Affirming the trial court, the Court of Appeals rejected the argument that USAT is a third-party beneficiary of the policy.  The Court started its analysis by noting the general rule that “[while] a plaintiff generally cannot sue the insurance company of an adverse party under G.S. § 75-1.1, if the plaintiff achieves the status of an intended third-party beneficiary arising from the contractual relationship between the adverse party and the adverse party’s insurance company, the plaintiff may then bring a claim against the insurance company for violating the unfair and deceptive practices statute.”  Prince v. Wright, 141 N.C. App. 262, 270, 541 S.E.2d 191, 197 (2000).  The controlling case regarding direct actions by a third-party plaintiff against an insured’s insurer is Wilson v. Wilson, 121 N.C. App. 662, 468 S.E.2d 495 (1996). In Wilson, the Court of Appeals held “North Carolina does not recognize a cause of action for third-party claimants against the insurance company of an adverse party based on unfair and deceptive trade practices under N.C.G.S. § 75-1.1.” Id. at 665, 468 S.E.2d at 497. Shortly after Wilson was decided, the Court of Appeals created an exception to the Wilson rule, and held, “[t]he injured party in an automobile accident is an intended third-party beneficiary to the insurance contract between insurer and the tortfeasor/insured party.” Murray v. Nationwide Mut. Ins. Co. 123 N.C. App. 1, 15, 472 S.E.2d 358, 366 (1996), rev. denied, 345 N.C. 344, 483 S.E.2d 173 (1997).

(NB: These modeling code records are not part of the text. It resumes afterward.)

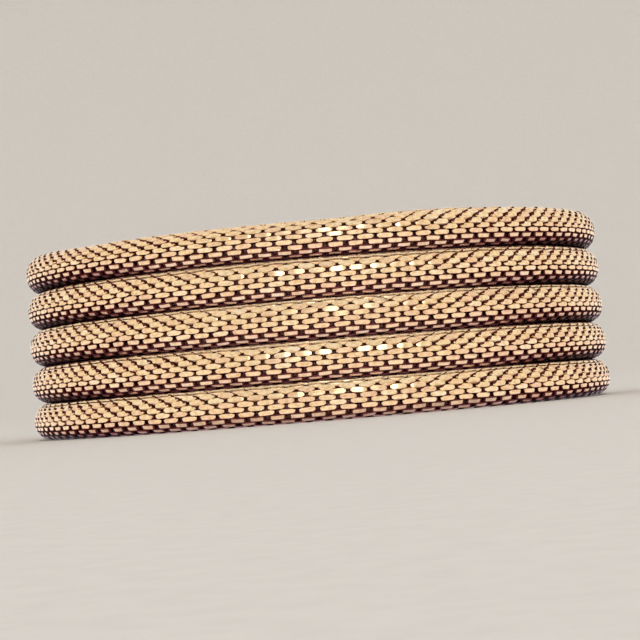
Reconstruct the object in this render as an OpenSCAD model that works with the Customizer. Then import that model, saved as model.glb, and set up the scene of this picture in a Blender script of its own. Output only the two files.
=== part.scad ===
// Bracelet of stacked tubes of fine chain mesh, each a hollow ring that opens at the back, where all of
// them end in one plain curved clasp. The origin is on the bracelet's axis, level with the surface that
// it lies on. +Z runs along the axis, and -Y points to the front, away from the clasp.

/* [Strands] */
// Number of strands in the stack
strand_count = 5; // [1:1:8]
// Outside diameter of one tube of mesh
tube_d = 4.1; // [3:0.1:8]
// Thickness of the mesh, which is one layer of arched links
mesh_wall = 0.9; // [0.4:0.1:1]
// Gap left between one strand and the next
strand_gap = 0.1; // [0.05:0.05:1]
// Outside diameter of the lowest ring, which is the widest
outer_d = 66.8; // [50:0.2:90]
// How much wider each ring is than the one above it
ring_step = 0.16; // [0:0.02:0.5]

/* [Clasp] */
// Length of the clasp round the outside of the bracelet
clasp_length = 12; // [6:0.5:30]
// How far the clasp stands inside the narrowest ring
clasp_inset = 0.5; // [0:0.1:1.5]
// Radius of the clasp's long edges
edge_r = 0.8; // [0.2:0.1:1.2]
// Length of each peg, measured from the side of the clasp
peg_length = 3; // [1:0.5:6]
// Clearance between a peg and the inside of its tube
peg_clearance = 0.1; // [0.05:0.05:0.3]
// Gap between the end of a tube and the side of the clasp
end_gap = 0.15; // [0.05:0.05:0.5]

/* [Hidden] */
$fn = 96;

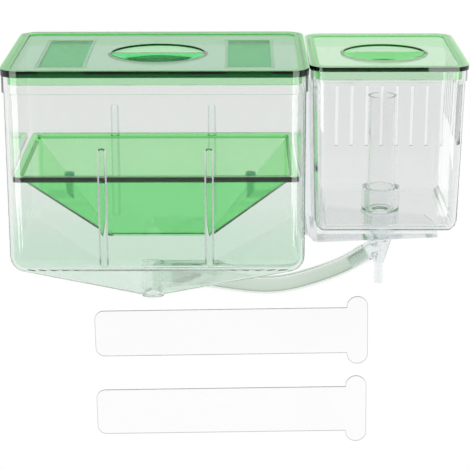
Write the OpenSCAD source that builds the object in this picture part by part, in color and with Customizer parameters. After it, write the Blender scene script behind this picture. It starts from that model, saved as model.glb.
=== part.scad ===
// Two-chamber fish breeding box for hanging inside an aquarium.
// Origin: centre of the main tank's rear wall. X to the right, Y to the rear, Z up.

/* [Main tank] */
// Outer width of the main tank's walls
main_width = 160.2; // [140:0.2:190]
// Outer depth of the main tank's walls, front to rear
main_depth = 109.2; // [94:0.2:124]
// Outer radius of the upright corners
main_corner = 9; // [8.5:0.5:14]
// Height of the rim above the origin
rim_height = 55.4; // [48:0.2:70]
// Depth of the straight walls, from the rim down to the floor's rounding
wall_drop = 100.4; // [92:0.2:120]
// Thickness of the main tank's walls
main_wall = 2; // [1.4:0.1:2.6]
// Radius that rounds the walls into the floor
floor_round = 9; // [8:0.5:9.5]
// Depth of the funnel floor below its rounding's centre
funnel_drop = 36.5; // [32:0.5:46]

/* [Main tank rim and ribs] */
// How far the rim's collar stands out of the wall
collar_out = 1; // [0.6:0.1:1.3]
// Height of the main tank's collar
collar_height = 9; // [5:0.5:14]
// Radius of the upright guide ribs
rib_radius = 2.5; // [2:0.1:3]
// Distance of each guide rib from the middle of the wall
rib_offset = 28.5; // [20:0.5:40]
// How far the upper part of a rib stands into the tank
rib_out = 2.2; // [1:0.1:2.4]
// How far the lower part of a rib stands into the tank, under the tray's rim
rib_step_out = 3.5; // [3.4:0.1:4]
// Distance from the rim down to the domed top of a rib
rib_top_drop = 38.4; // [28:0.2:44]

/* [Main lid] */
// How far a main lid edge stands past the tank's wall
lid_overhang = 1.4; // [1.2:0.1:3]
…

Following Murray, the Court of Appeals required the third-party plaintiff, in an automobile accident context, to have obtained a judgment against the liability insurance company’s insured before it may have standing to sue the insurance company directly. See Craven v. Demidovich, 172 N.C. App. 340, 342, 615 S.E.2d 722, 724 (2005) (affirming dismissal of plaintiff’s claims against insurer when insured’s liability had not been judicially determined).

USAT argued Murray holds that a third-party claimant’s obtainment of a judgment against the insurance company’s insured ipso facto raises the claimant to a retroactive intended third-party beneficiary of the insurance contract, and thereby places the third-party claimant in privity of contract with the insurer. The Court of Appeals disagreed, noting that USAT’s argument ignores the fact that the third-party claimant’s privity with the insurer is based upon the third-party claimant being an injured party in an automobile accident. See Murray, 123 N.C. App. at 15, 472 S.E.2d at 366.  In the automobile accident context, an injured party is recognized as a third-party beneficiary to the liability insurance policy, because, under the statute, “[t]he primary purpose of th[e] compulsory motor vehicle liability insurance is to compensate innocent victims who have been injured by financially irresponsible motorists.” Nationwide Mut. Ins. Co. v. Chantos, 293 N.C. 431, 440, 238 S.E.2d 597, 604 (1977).  According to the Court, Murray did not recognize nor implement a general rule that judgments against insureds provide claimants with rights to recover from insurers directly.  Further, the Court noted that USAT has not cited any binding authority which tends to establish a trade creditor is in privity with its debtor and the debtor’s insurer with respect to a directors and officers liability insurance policy, merely by virtue of the trade creditor’s obtainment of a judgment against the insured debtor.  It was undisputed and admitted that USAT is not specifically and expressly named in the Policy.

Thus, USAT failed to establish the privity required by Murray for it to have standing to assert claims for unfair or deceptive trade practices and bad faith claims settlement. Without privity, the general rule that “a private right of action under N.C.G.S. § 58-63-15 and N.C.G.S. § 75-1.1 may not be asserted by a third-party claimant against the insurer of an adverse party[,]” prevailed. Lee, 136 N.C. App. at 810, 525 S.E.2d at 856  USAT did not have standing to assert its unfair or deceptive trade practices claim and bad faith settlement claim and failed to state such claims upon which relief could be granted.  Navigators won.